Once information is gathered, it needs to be analyzed "to try to recognize a trend," she said.Is the institution dealing with a parking lot safety issue? Or is the hospital crammed with bullying doctors on the make? Or does the drug rehabilitation center not do a good enough job of securing supplies and equipment?
In one case, a radiology technician was stealing narcotics from different hospitals over a period of 10 years, Kirks said. Every time a hospital became aware of the theft, the technician was fired. "It turned out he had been replacing syringes with dirty syringes and had infected a number of patients with Hepatitis C," she said.
Eventually, one of the hospitals was sued for negligent hiring and supervision, with plaintiffs alleging that the hospital should have known about the technician's past record. Hospitals often find themselves caught between a rock and a hard place.
Hospitals that issue bad references can be sued for defamation, as employees may think they're being called unemployable.
"Hospitals are loath to give bad references," Kirks said. "Or if a facility suspects an employee has a tendency to commit violence and hires a detective to check him out, he can sue for invasion of privacy."
Not surprisingly, ERs typically pose the highest risk for health-care institutions. "Emergency rooms are at a very high risk," she said. "They have 24/7 accessibility and it's a stressful place with patients in pain and families in crisis."
Raw emotion spills out onto the ER floor and needs an outlet -- often the nearest health-care worker.
The Emergency Nurses Association has developed a toolkit to help administrators assess health-care facilities, including such issues as how to determine where and what the risks are, and how to respond to violent incidents.
"Then they can either build a program based on their findings, or reassess and modify their existing program," Holbach said.
Most claims filed in connection with violence in health-care institutions fall under workers' comp, general liability or professional liability. Employees injured on duty are eligible to file workers' comp claims. "If it's someone other than an employee, it's a liability claim," Kirks said.
Will Eustace, senior vice president, National Casualty Practice at Marsh in New York, has a 360-degree perspective of the insurance implications of violence in health-care facilities. His job focuses on coverage wording, complex claims and "getting our clients paid," he said.
"When I focus on cases or talk about studies on health-care violence, [I find that] most risk factors are in psychiatric wards, waiting rooms, geriatric units and, especially, emergency rooms," he said.
"A significant proportion of injuries are caused by volatile people who may be under the influence of alcohol and drugs or who didn't take their meds when they should have plus all the other factors in a waiting room -- long waits, overcrowding, understaffing, especially on weekends," said Eustace.

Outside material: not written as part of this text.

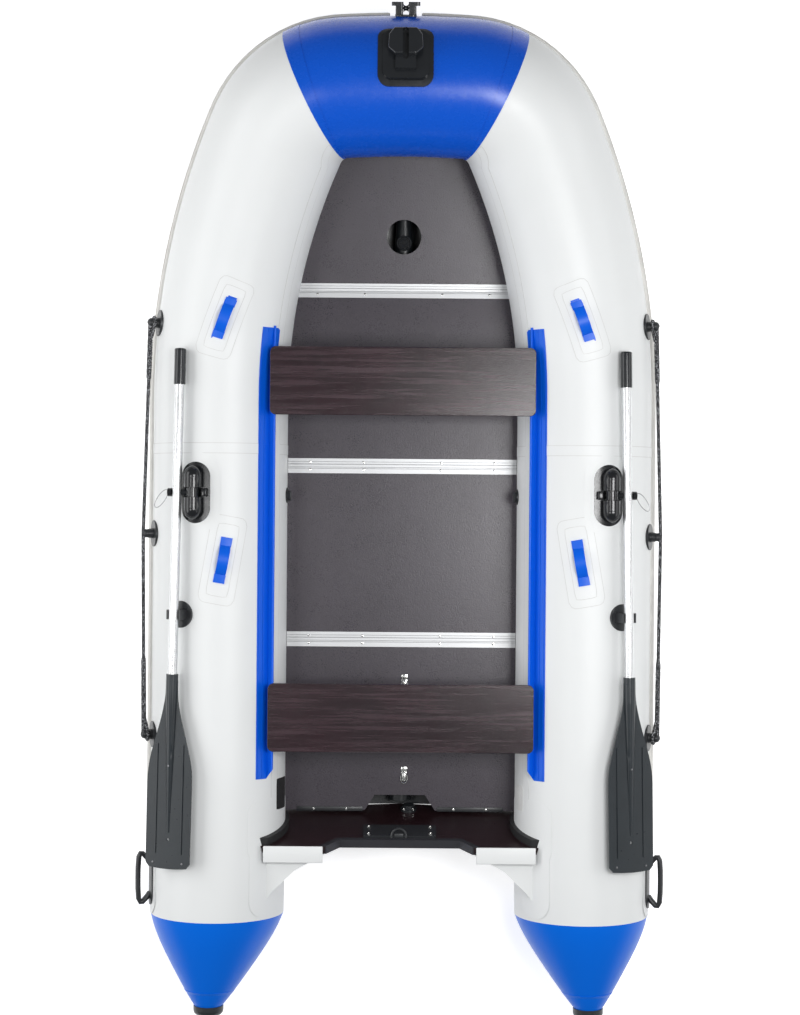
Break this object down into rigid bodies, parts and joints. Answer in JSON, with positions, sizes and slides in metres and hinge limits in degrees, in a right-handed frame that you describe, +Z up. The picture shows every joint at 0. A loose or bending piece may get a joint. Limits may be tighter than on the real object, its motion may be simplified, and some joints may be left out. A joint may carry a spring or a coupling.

Unlike a corporate campus with guards and security cameras, people of all stripes have relatively easy access to hospitals at all hours of the day or night. "So, in assessing risk, we always look at the access the public has and what security measures are in place -- whether there's enough security on the campus, whether employees are escorted to their cars at night, whether there is an emergency signaling system, silent alarms, cameras, well-lit halls, even deep counters at nurses' stations to prevent people from coming over," he said.
"We also always want to know if the staff is trained, how much the employer knows about [new hires], and whether information about patients who are known to have potential violent behavior has been communicated" to everyone who might have contact with them throughout the facility. That's where electronic records can be very helpful.
"We're looking for a zero tolerance policy, he said. "We don't want to insure a burning barn."